De la série de pièces intitulée Le Plus long ballon du monde, on peut dire à la fois qu’elle est une extension de Ballon?, littéralement parlant, et qu’elle s’en distingue par certains aspects qu’il convient ici de signaler. Tout d’abord, Le plus long ballon du monde pourrait aussi se ranger dans la catégorie des records mentionnée plus haut. Son titre, construit sur un superlatif relatif, comprend également la date de réalisation, correspondant en fait à chaque record battu (de 20 cm) : Le plus long ballon du monde 2003, puis 2006, 2008, jusqu’au prochain exploit qui, faut-il le dire, advient dès que l’objet est vendu. Il n’empêche, Le plus long ballon du monde, quelle qu’en soit la longueur, est le titre d’une œuvre (de plusieurs œuvres) de Laurent Perbos et qu’il faut bien l’accepter sinon le croire. Personnellement, je serais plutôt tenté de le croire. S’agissant de cet ensemble, et quoi qu’on en ait, on reste dans le cadre des œuvres de cet artiste et donc, dans le pire des cas, il s’agit d’une affaire entre lui et lui. Supposons qu’un « encore plus long ballon du monde » apparaisse un jour dans une exposition.
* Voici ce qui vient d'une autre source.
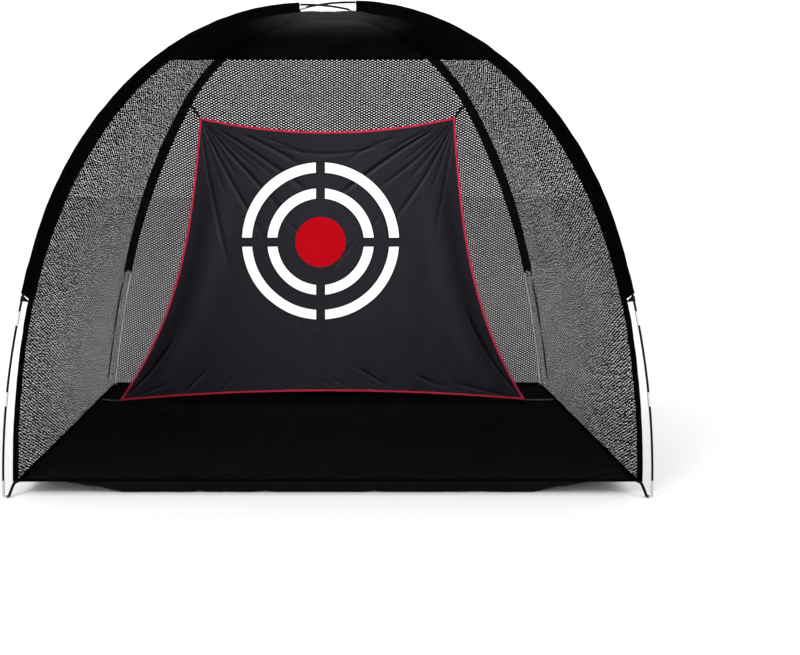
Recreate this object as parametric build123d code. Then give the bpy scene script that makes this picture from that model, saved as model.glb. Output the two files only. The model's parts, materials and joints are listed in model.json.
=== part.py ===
from build123d import *
import os
from collections import namedtuple
from math import acos, asin, cos, degrees, hypot, radians, sin

# Golf chipping net. Two shock-corded poles cross over a square of four feet and hold up a
# cloth cap, three net walls, a floor tray and a target sheet hung inside on four ties.
# Millimetres, +Z up, +Y towards the back wall. The origin is on the ground, midway between
# the four feet. A tilt is an angle from straight up, in degrees.

# Overall size
FEET_ACROSS = 2740.0
FEET_DEEP = 1830.0
LOWER_CROSSING_Z = 2132.0
CROSSING_GAP = 10.5

# Pole curve: tilt at the foot, at the end of the leg, at the end of the shoulder, at the top
FRONT_TILTS = (1.6, 20.0, 45.0, 90.0)
REAR_TILTS = (10.6, 21.9, 39.0, 90.0)
FRONT_LEG_RADIUS = 3500.0
REAR_LEG_RADIUS = 5400.0

# Poles, ferrules and shock cord
POLE_OD = 9.5
POLE_BORE = 6.5
SECTIONS = 17
FIRST_JOINT = 430.0
LAST_JOINT = 385.0
SECTION_GAP = 0.4
FERRULE_OD = 11.4
FERRULE_LENGTH = 60.0
FIT_GAP = 0.05
SHOCK_CORD_OD = 2.5
SHOCK_CORD_INSET = 90.0

# Feet: a metal tip on the pole's end, a pin in the tip and a ring in the pin's eye
TIP_BOTTOM = 20.0
TIP_LENGTH = 60.0
TIP_SOCKET = 15.0
SOCKET_GAP = 0.3
SOCKET_END_GAP = 1.0
PIN_BORE_DEPTH = 42.0
PIN_SHANK = 38.0
PIN_COLLAR = 2.5
PIN_EYE_Z = 12.5
PIN_EYE_HOLE = 4.0
PIN_LUG_WIDTH = 9.0
PIN_LUG_THICK = 4.0
RING_RADIUS = 8.0
RING_WIRE = 2.4
RING_DROOP = 20.0
STRAP_CLEARANCE = 0.6
STRAP_TUCK = 3.0

# Cloth, webbing and net
CLOTH = 2.4
SEAM_OFFSET = 50.0
SLEEVE_FLAT = 30.0
SLEEVE_WALL = 1.0
SLEEVE_HALF = 8.2
SLEEVE_TAIL = 2.0
SLEEVE_TAIL_INNER = 0.8
SLEEVE_END_HEIGHT_FRONT = 864.0
SLEEVE_END_HEIGHT_REAR = 790.0
SLEEVE_STOP_BEFORE_CROSSING = 165.0
BAND_OUTER_OFFSET = 28.0
BAND_GAP = 1.0
CLIP_DROP = 10.0
CLIP_LENGTH = 22.0
CLIP_OD = 13.5
CLIP_TAB = 3.0
CLIP_TAB_ROOT = 1.0
CLIP_TAB_FROM = 0.70
CLIP_TAB_TO = 0.95
WEBBING_WIDTH = 12.0
WEBBING_THICK = 1.6

# Cap and floor tray
CAP_EDGE_FRONT = 1845.0
CAP_EDGE_REAR = 1930.0
CROWN_CUT = 45.0
CROWN_PATCH = (150.0, 104.0, 3.0)
RIM_HEIGHT = 60.0
TRAY_GROUND_X = 2380.0
TRAY_GROUND_Y = 1640.0
TRAY_CLOTH = 2.0
TRAY_WALL = 3.0
BINDING_HEIGHT = 10.0
BINDING_THICK = 4.0
BINDING_END_GAP = 24.0

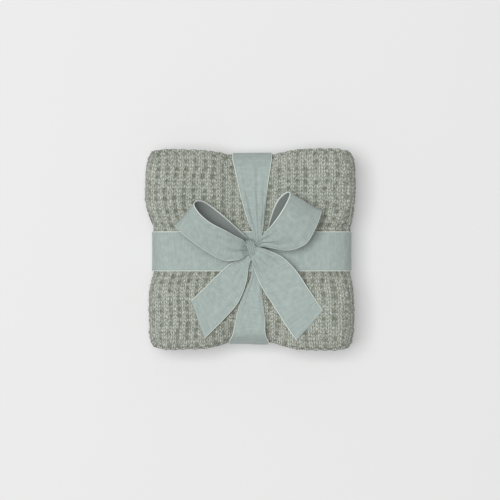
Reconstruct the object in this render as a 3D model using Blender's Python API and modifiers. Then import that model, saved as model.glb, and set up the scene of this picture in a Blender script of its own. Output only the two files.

Soit c’est une œuvre de Laurent Perbos et tout va bien (record battu, une fois encore ; rien n’arrête le champion !), soit elle n’est pas de lui, ce qui nous renvoie à des problèmes non pas de contrefaçon (ça c’est dans le monde des artefacts non artistiques), mais bien de copie voire de faux ; et c’est là une toute autre histoire ! En fait je dois ici avouer que Le plus long ballon du monde me trouble moins que Ballon?, peut-être, précisément parce qu’il en est une extension, parce que la voie était déjà ouverte et qu’il suffisait de l’explorer plus avant. Toutefois, et sans doute parce que l’œuvre trouve sa source dans une œuvre précédente (du même artiste, convient-il de préciser), cette pièce résonne plus spontanément en termes d’échos artistiques. C’est une œuvre, littéralement, au second degré. Par rapport à Ballon?, en premier lieu, mais aussi en référence à certaines icônes de l’art du 20ème siècle ; je songe à La Colonne sans fin de Brancusi (tiens, encore lui !), mais également aux bâtons d’André Cadere. À ces deux figures héroïques du modernisme et de sa postface critique, Perbos oppose une horizontalité roublarde, étalée non pas sur l’herbe des stades, mais sur le sol des musées ; l’artiste non pas vaincu, mais bien confronté à la revendication jubilatoire et distanciée du quart d’heure de célébrité !

Jean-Marc Huitorel

Zidane, de fait, ne s’y est pas trompé puisqu’il a accepté de signer l’un des exemplaires, une épreuve d’artiste, de Ballon.
Ainsi Le plus long ballon du monde 2003 appartient au FDAC de l’Essonne, Domaine de Chamarande, Le plus long ballon du monde 2006 à un collectionneur privé. Quant à Le plus long ballon du monde 2008, il est à vendre (record à battre…).